(Modeling code records)
_ _ _ _

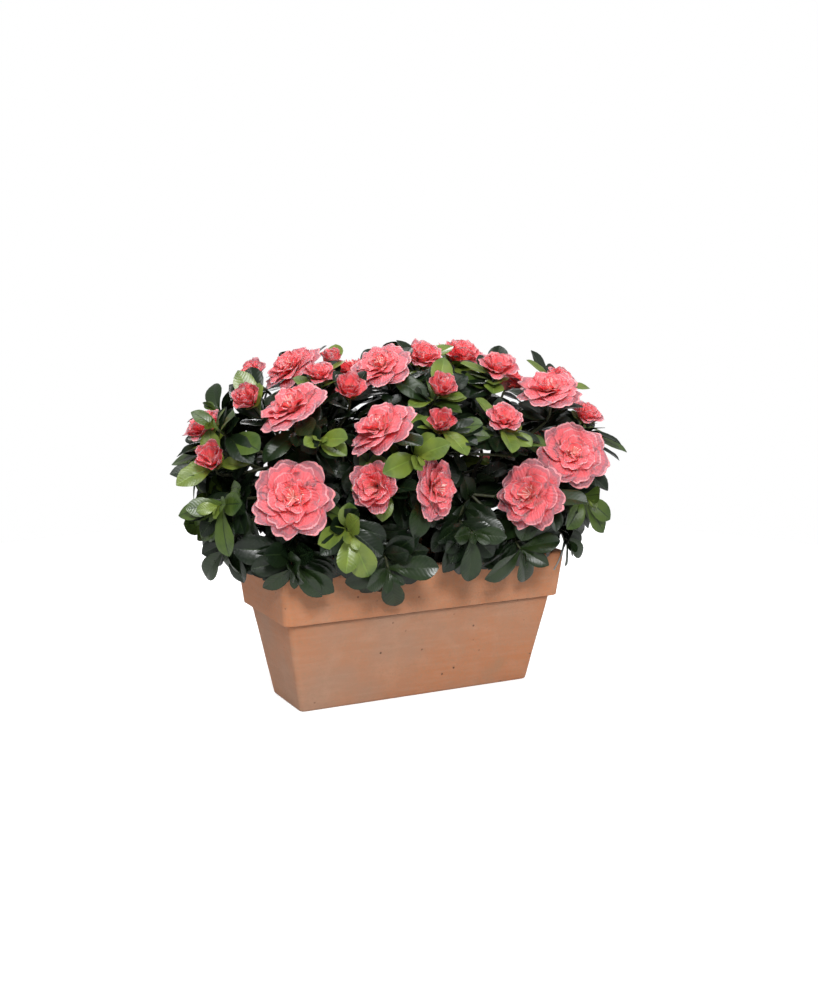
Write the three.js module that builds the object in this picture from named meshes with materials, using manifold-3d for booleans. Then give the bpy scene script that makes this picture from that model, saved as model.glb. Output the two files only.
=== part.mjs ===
// An artificial azalea in full flower, set in a filled terracotta balcony trough.
// Millimetres, +Z up. The origin is the middle of the trough's flat underside,
// -Y is the front of the plant and +X its right-hand end.
import * as THREE from 'three';
import { mergeVertices } from 'three/addons/utils/BufferGeometryUtils.js';
import Module from 'manifold-3d';

const wasm = await Module();
wasm.setup();
const { Manifold } = wasm;
const { degToRad, lerp } = THREE.MathUtils;

const SEAT = 0.3; // clearance wherever two pieces meet

// The terracotta trough and what fills it
const TROUGH = {
  length: 290,
  width: 120,
  height: 130,
  band: 43, // height of the thick rim band
  bandDraft: 4.5, // how far the band leans in, top to bottom
  ledge: 5.5, // how far the band stands out from the body
  ledgeDrop: 4,
  taper: 26, // how far the foot is inside the rim, on every side
  wall: 9,
  floor: 12,
  lipRound: 2,
  footRound: 2,
  corner: 8, // radius of the upright corners at the rim
  cornerShrink: 0.15, // how much smaller that is for each millimetre inside the rim
  cornerLeast: 3,
  cornerSteps: 3,
};
const FILLING = { belowRim: 14, crown: 3, shoulder: 16 };
const SOIL_TOP = TROUGH.height - FILLING.belowRim;

// The crown that the shoots' tips lie on
const CROWN = {
  centre: new THREE.Vector3(-5, 0, 215),
  half: new THREE.Vector3(205, 112, 105),
  squareness: 2.6, // 2 is an ellipsoid, more is boxier
};

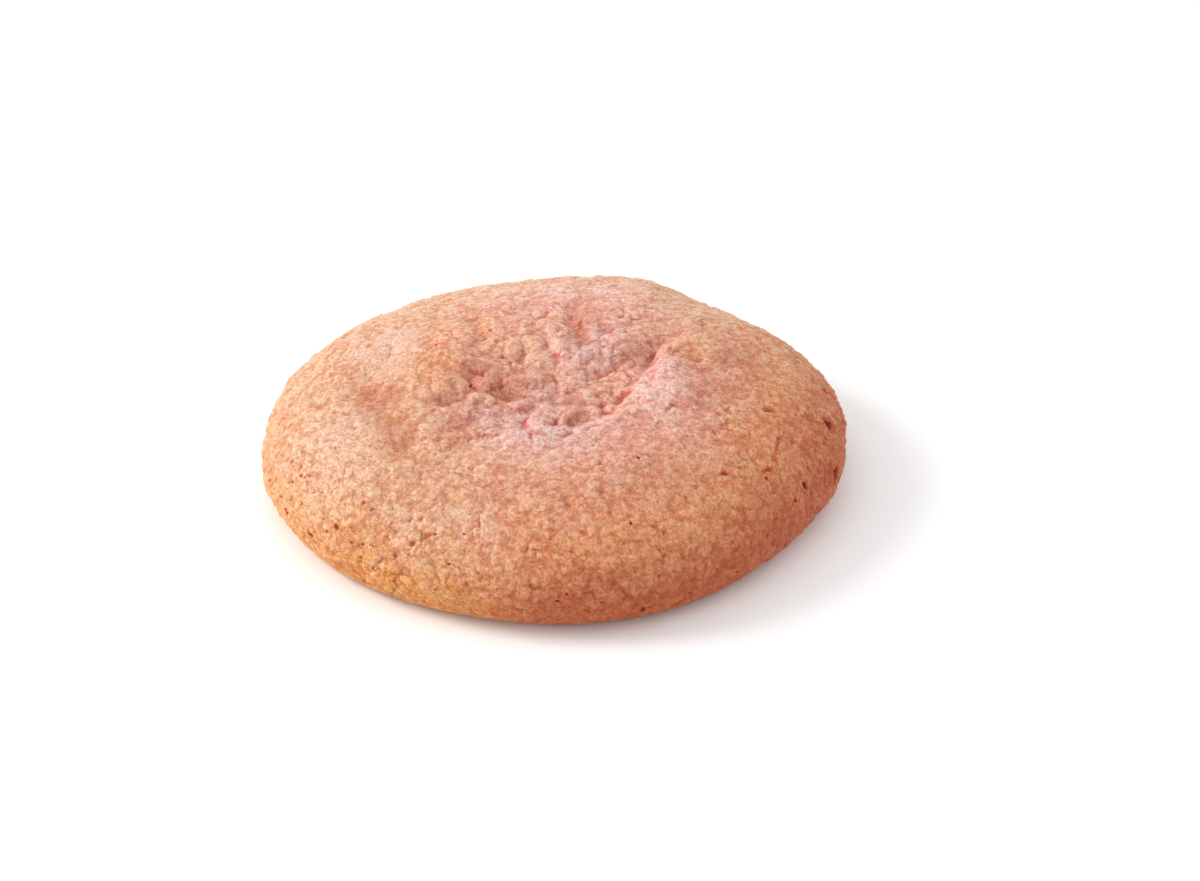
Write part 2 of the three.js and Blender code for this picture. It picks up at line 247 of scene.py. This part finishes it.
def lumps(points, size, seed):
    """Round grains packed together, some higher than others: the height on the grain, the rise from the
    crease round it, and how near the point is to a corner where three grains meet."""
    p = points / size
    base = np.floor(p)
    nearest, second, third = (np.full(len(p), 9.0) for _ in range(3))
    tone = np.zeros(len(p))
    for step in np.ndindex(3, 3, 3):
        cell = base + np.array(step) - 1
        distance = np.linalg.norm(cell + lattice(cell, seed) - p, axis=1)
        tone = np.where(distance < nearest, lattice(cell, seed + 50)[:, 0], tone)
        third = np.minimum(third, np.maximum(second, distance))
        second = np.minimum(second, np.maximum(nearest, distance))
        nearest = np.minimum(nearest, distance)
    grain = np.sqrt(np.clip(1 - (nearest / 0.95) ** 2, 0, 1)) * (0.7 + 0.5 * tone)
    crease = np.sqrt(np.clip(second - nearest, 0, 1))
    corner = np.exp(-(((third - nearest) / 0.13) ** 2))
    return grain, crease, corner


# ---- Mesh helpers
def loop_subdivide(points, triangles):
    """One step of Loop subdivision of a closed triangle mesh."""
    sides = np.concatenate([triangles[:, [0, 1]], triangles[:, [1, 2]], triangles[:, [2, 0]]])
    opposite = np.concatenate([triangles[:, 2], triangles[:, 0], triangles[:, 1]])
    edges, which = np.unique(np.sort(sides, axis=1), axis=0, return_inverse=True)
    which = which.ravel()
    across = np.zeros((len(edges), 3))
    np.add.at(across, which, points[opposite])
    middles = 0.375 * (points[edges[:, 0]] + points[edges[:, 1]]) + 0.125 * across
    valence = np.bincount(edges.ravel(), minlength=len(points))
    ring = np.zeros_like(points)
    np.add.at(ring, edges[:, 0], points[edges[:, 1]])
    np.add.at(ring, edges[:, 1], points[edges[:, 0]])
    share = np.where(valence == 3, 3 / 16, 3 / (8 * valence))[:, None]
    moved = (1 - valence[:, None] * share) * points + share * ring
    ab, bc, ca = which.reshape(3, -1) + len(points)
    a, b, c = triangles.T
    faces = np.concatenate([np.stack(t, 1) for t in ((a, ab, ca), (ab, b, bc), (ca, bc, c), (ab, bc, ca))])
    return np.concatenate([moved, middles]), faces


def normals_of(points, triangles):
    """The direction out of the surface at each point."""
    a, b, c = (points[triangles[:, k]] for k in range(3))
    across = np.cross(b - a, c - a)
    total = np.zeros_like(points)
    for k in range(3):
        np.add.at(total, triangles[:, k], across)
    return total / np.linalg.norm(total, axis=1, keepdims=True)


def smoothed(values, triangles, rounds):
    """Each vertex's value averaged with its neighbours', a number of times."""
    starts = triangles[:, [0, 1, 2]].ravel()
    ends = triangles[:, [1, 2, 0]].ravel()
    count = np.bincount(starts, minlength=len(values)) + np.bincount(ends, minlength=len(values))
    flat = values.reshape(len(values), -1)
    for _ in range(rounds):
        total = np.stack(
            [
                np.bincount(starts, column[ends], len(flat)) + np.bincount(ends, column[starts], len(flat))
                for column in flat.T
            ],
            1,
        )
        flat = 0.5 * flat + 0.5 * total / count[:, None]
    return flat.reshape(values.shape)


def split_where(points, triangles, chosen):
    """Splits the chosen triangles' edges in two, with the triangles round them joined up to match."""
    mesh = bmesh.new()
    vertices = [mesh.verts.new(p) for p in points]
    faces = [mesh.faces.new([vertices[i] for i in t]) for t in triangles]
    edges = list({e for f, pick in zip(faces, chosen) if pick for e in f.edges})
    bmesh.ops.subdivide_edges(mesh, edges=edges, cuts=1, use_grid_fill=True)
    bmesh.ops.triangulate(mesh, faces=mesh.faces[:])
    mesh.verts.index_update()
    out = np.array([v.co for v in mesh.verts]), np.array([[v.index for v in f.verts] for f in mesh.faces])
    mesh.free()
    return out


def line_distance(points, line):
    """Distance in plan from each point to a line, and the line's last value there, such as its depth."""
    line = np.array(line, float)
    best = np.full(len(points), 99.0)
    value = np.zeros(len(points))
    for a, b in zip(line[:-1], line[1:]):
        step = b[:2] - a[:2]
        t = np.clip(((points[:, :2] - a[:2]) @ step) / (step @ step), 0, 1)
        distance = np.linalg.norm(points[:, :2] - a[:2] - t[:, None] * step, axis=1)
        value = np.where(distance < best, a[-1] + t * (b[-1] - a[-1]), value)
        best = np.minimum(best, distance)
    return best, value


# ---- The cookie
def read_solid(node):
    """The points, in mm, and the triangles of a solid of the frame."""
    mesh = bmesh.new()
    mesh.from_mesh(node.data)
    bmesh.ops.remove_doubles(mesh, verts=mesh.verts[:], dist=0.001 * MM)
    bmesh.ops.triangulate(mesh, faces=mesh.faces[:])
    mesh.verts.index_update()
    points = np.array([v.co for v in mesh.verts]) / MM
    triangles = np.array([[v.index for v in f.verts] for f in mesh.faces])
    mesh.free()
    return points, triangles


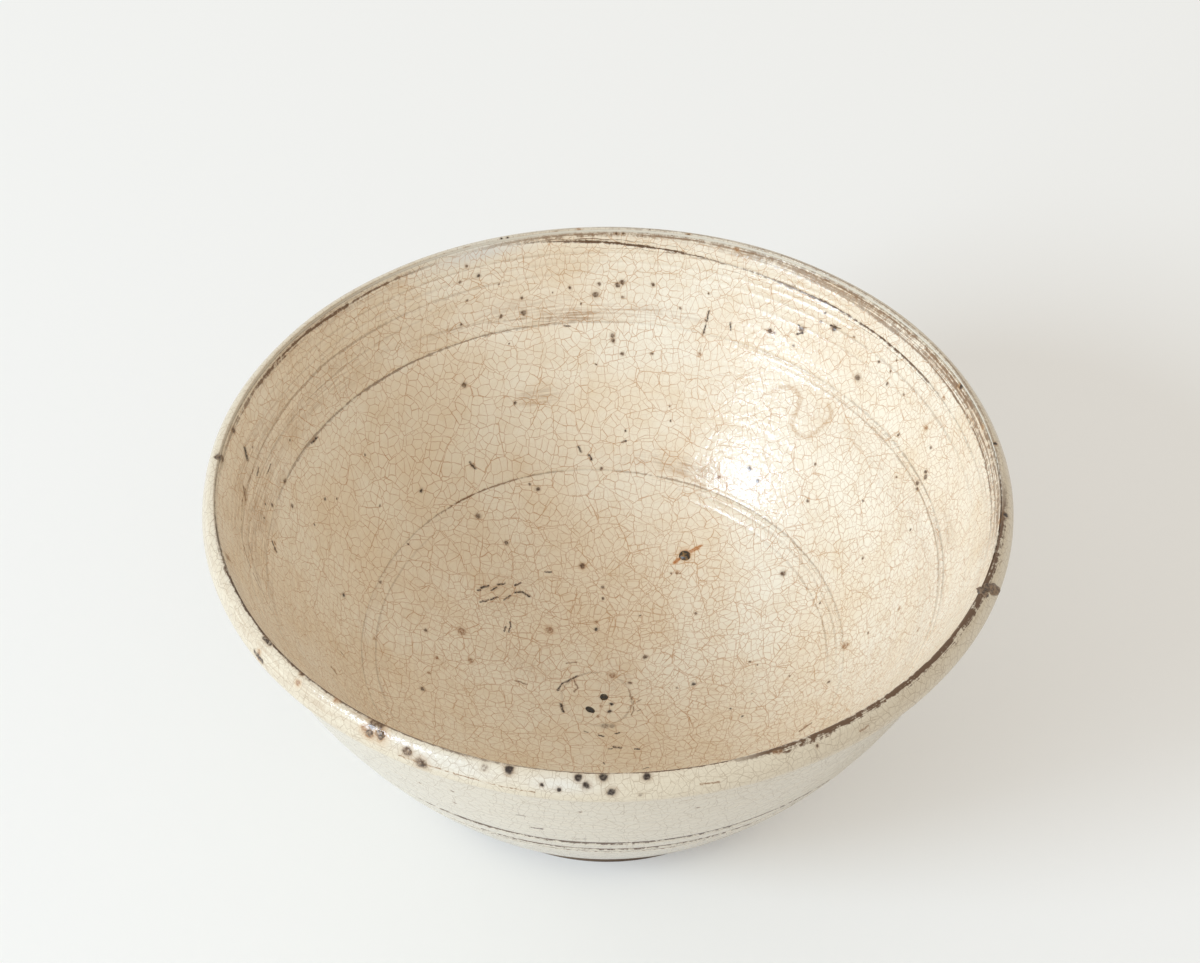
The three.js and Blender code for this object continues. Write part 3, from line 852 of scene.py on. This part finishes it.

_ _ _ _

Using the listing above, please repeat every entry exactly.

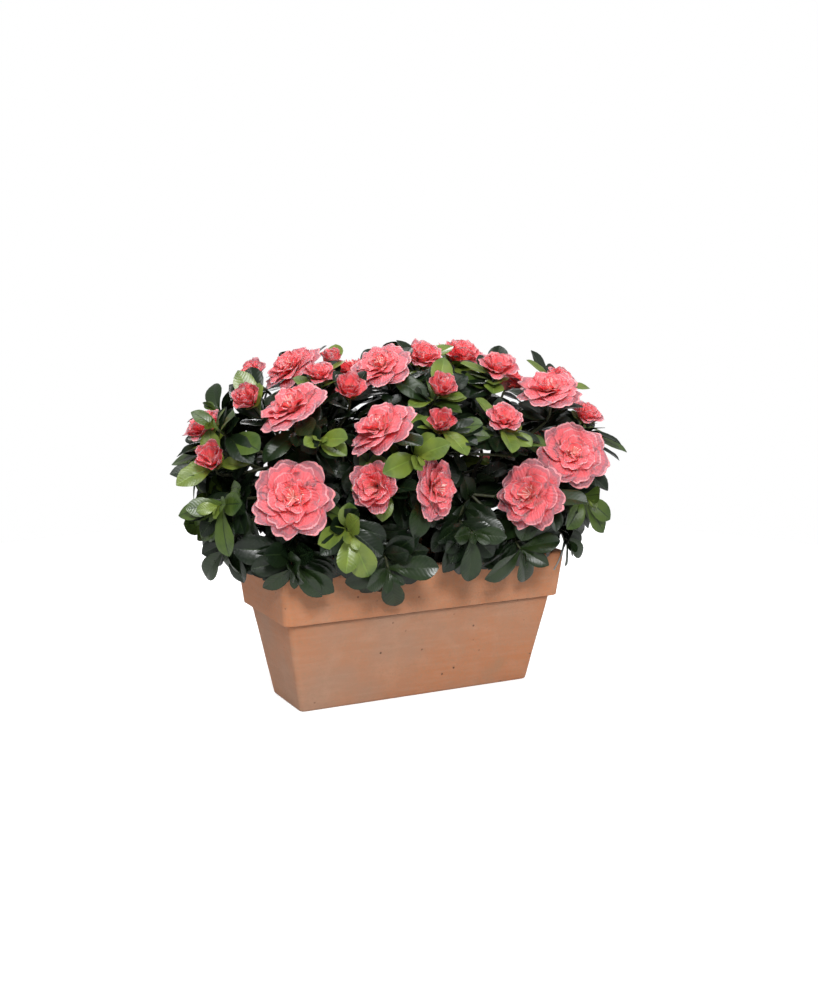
Write the three.js module that builds the object in this picture from named meshes with materials, using manifold-3d for booleans. Then give the bpy scene script that makes this picture from that model, saved as model.glb. Output the two files only.
=== part.mjs ===
// An artificial azalea in full flower, set in a filled terracotta balcony trough.
// Millimetres, +Z up. The origin is the middle of the trough's flat underside,
// -Y is the front of the plant and +X its right-hand end.
import * as THREE from 'three';
import { mergeVertices } from 'three/addons/utils/BufferGeometryUtils.js';
import Module from 'manifold-3d';

const wasm = await Module();
wasm.setup();
const { Manifold } = wasm;
const { degToRad, lerp } = THREE.MathUtils;

const SEAT = 0.3; // clearance wherever two pieces meet

// The terracotta trough and what fills it
const TROUGH = {
  length: 290,
  width: 120,
  height: 130,
  band: 43, // height of the thick rim band
  bandDraft: 4.5, // how far the band leans in, top to bottom
  ledge: 5.5, // how far the band stands out from the body
  ledgeDrop: 4,
  taper: 26, // how far the foot is inside the rim, on every side
  wall: 9,
  floor: 12,
  lipRound: 2,
  footRound: 2,
  corner: 8, // radius of the upright corners at the rim
  cornerShrink: 0.15, // how much smaller that is for each millimetre inside the rim
  cornerLeast: 3,
  cornerSteps: 3,
};
const FILLING = { belowRim: 14, crown: 3, shoulder: 16 };
const SOIL_TOP = TROUGH.height - FILLING.belowRim;

// The crown that the shoots' tips lie on
const CROWN = {
  centre: new THREE.Vector3(-5, 0, 215),
  half: new THREE.Vector3(205, 112, 105),
  squareness: 2.6, // 2 is an ellipsoid, more is boxier
};

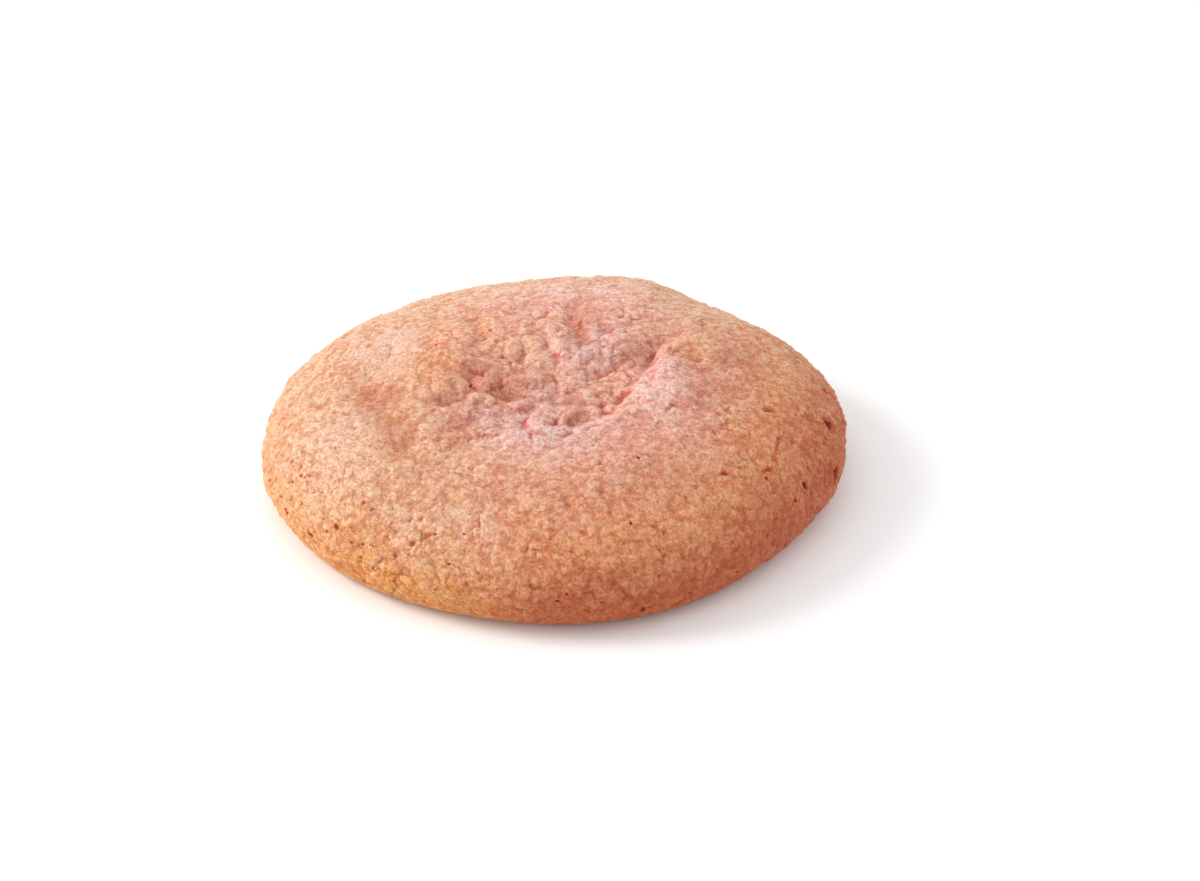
Write part 2 of the three.js and Blender code for this picture. It picks up at line 247 of scene.py. This part finishes it.
def lumps(points, size, seed):
    """Round grains packed together, some higher than others: the height on the grain, the rise from the
    crease round it, and how near the point is to a corner where three grains meet."""
    p = points / size
    base = np.floor(p)
    nearest, second, third = (np.full(len(p), 9.0) for _ in range(3))
    tone = np.zeros(len(p))
    for step in np.ndindex(3, 3, 3):
        cell = base + np.array(step) - 1
        distance = np.linalg.norm(cell + lattice(cell, seed) - p, axis=1)
        tone = np.where(distance < nearest, lattice(cell, seed + 50)[:, 0], tone)
        third = np.minimum(third, np.maximum(second, distance))
        second = np.minimum(second, np.maximum(nearest, distance))
        nearest = np.minimum(nearest, distance)
    grain = np.sqrt(np.clip(1 - (nearest / 0.95) ** 2, 0, 1)) * (0.7 + 0.5 * tone)
    crease = np.sqrt(np.clip(second - nearest, 0, 1))
    corner = np.exp(-(((third - nearest) / 0.13) ** 2))
    return grain, crease, corner


# ---- Mesh helpers
def loop_subdivide(points, triangles):
    """One step of Loop subdivision of a closed triangle mesh."""
    sides = np.concatenate([triangles[:, [0, 1]], triangles[:, [1, 2]], triangles[:, [2, 0]]])
    opposite = np.concatenate([triangles[:, 2], triangles[:, 0], triangles[:, 1]])
    edges, which = np.unique(np.sort(sides, axis=1), axis=0, return_inverse=True)
    which = which.ravel()
    across = np.zeros((len(edges), 3))
    np.add.at(across, which, points[opposite])
    middles = 0.375 * (points[edges[:, 0]] + points[edges[:, 1]]) + 0.125 * across
    valence = np.bincount(edges.ravel(), minlength=len(points))
    ring = np.zeros_like(points)
    np.add.at(ring, edges[:, 0], points[edges[:, 1]])
    np.add.at(ring, edges[:, 1], points[edges[:, 0]])
    share = np.where(valence == 3, 3 / 16, 3 / (8 * valence))[:, None]
    moved = (1 - valence[:, None] * share) * points + share * ring
    ab, bc, ca = which.reshape(3, -1) + len(points)
    a, b, c = triangles.T
    faces = np.concatenate([np.stack(t, 1) for t in ((a, ab, ca), (ab, b, bc), (ca, bc, c), (ab, bc, ca))])
    return np.concatenate([moved, middles]), faces


def normals_of(points, triangles):
    """The direction out of the surface at each point."""
    a, b, c = (points[triangles[:, k]] for k in range(3))
    across = np.cross(b - a, c - a)
    total = np.zeros_like(points)
    for k in range(3):
        np.add.at(total, triangles[:, k], across)
    return total / np.linalg.norm(total, axis=1, keepdims=True)


def smoothed(values, triangles, rounds):
    """Each vertex's value averaged with its neighbours', a number of times."""
    starts = triangles[:, [0, 1, 2]].ravel()
    ends = triangles[:, [1, 2, 0]].ravel()
    count = np.bincount(starts, minlength=len(values)) + np.bincount(ends, minlength=len(values))
    flat = values.reshape(len(values), -1)
    for _ in range(rounds):
        total = np.stack(
            [
                np.bincount(starts, column[ends], len(flat)) + np.bincount(ends, column[starts], len(flat))
                for column in flat.T
            ],
            1,
        )
        flat = 0.5 * flat + 0.5 * total / count[:, None]
    return flat.reshape(values.shape)


def split_where(points, triangles, chosen):
    """Splits the chosen triangles' edges in two, with the triangles round them joined up to match."""
    mesh = bmesh.new()
    vertices = [mesh.verts.new(p) for p in points]
    faces = [mesh.faces.new([vertices[i] for i in t]) for t in triangles]
    edges = list({e for f, pick in zip(faces, chosen) if pick for e in f.edges})
    bmesh.ops.subdivide_edges(mesh, edges=edges, cuts=1, use_grid_fill=True)
    bmesh.ops.triangulate(mesh, faces=mesh.faces[:])
    mesh.verts.index_update()
    out = np.array([v.co for v in mesh.verts]), np.array([[v.index for v in f.verts] for f in mesh.faces])
    mesh.free()
    return out


def line_distance(points, line):
    """Distance in plan from each point to a line, and the line's last value there, such as its depth."""
    line = np.array(line, float)
    best = np.full(len(points), 99.0)
    value = np.zeros(len(points))
    for a, b in zip(line[:-1], line[1:]):
        step = b[:2] - a[:2]
        t = np.clip(((points[:, :2] - a[:2]) @ step) / (step @ step), 0, 1)
        distance = np.linalg.norm(points[:, :2] - a[:2] - t[:, None] * step, axis=1)
        value = np.where(distance < best, a[-1] + t * (b[-1] - a[-1]), value)
        best = np.minimum(best, distance)
    return best, value


# ---- The cookie
def read_solid(node):
    """The points, in mm, and the triangles of a solid of the frame."""
    mesh = bmesh.new()
    mesh.from_mesh(node.data)
    bmesh.ops.remove_doubles(mesh, verts=mesh.verts[:], dist=0.001 * MM)
    bmesh.ops.triangulate(mesh, faces=mesh.faces[:])
    mesh.verts.index_update()
    points = np.array([v.co for v in mesh.verts]) / MM
    triangles = np.array([[v.index for v in f.verts] for f in mesh.faces])
    mesh.free()
    return points, triangles


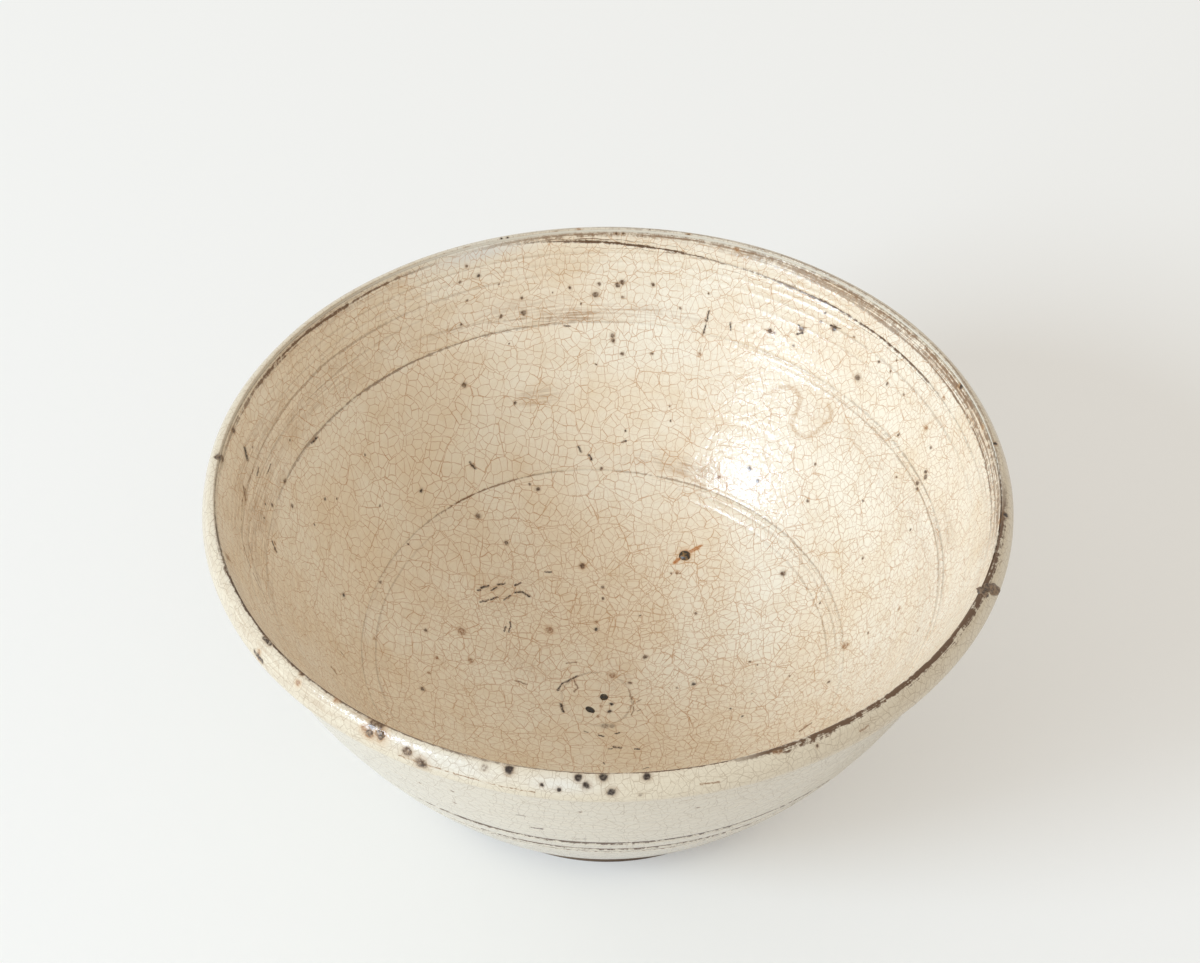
The three.js and Blender code for this object continues. Write part 3, from line 852 of scene.py on. This part finishes it.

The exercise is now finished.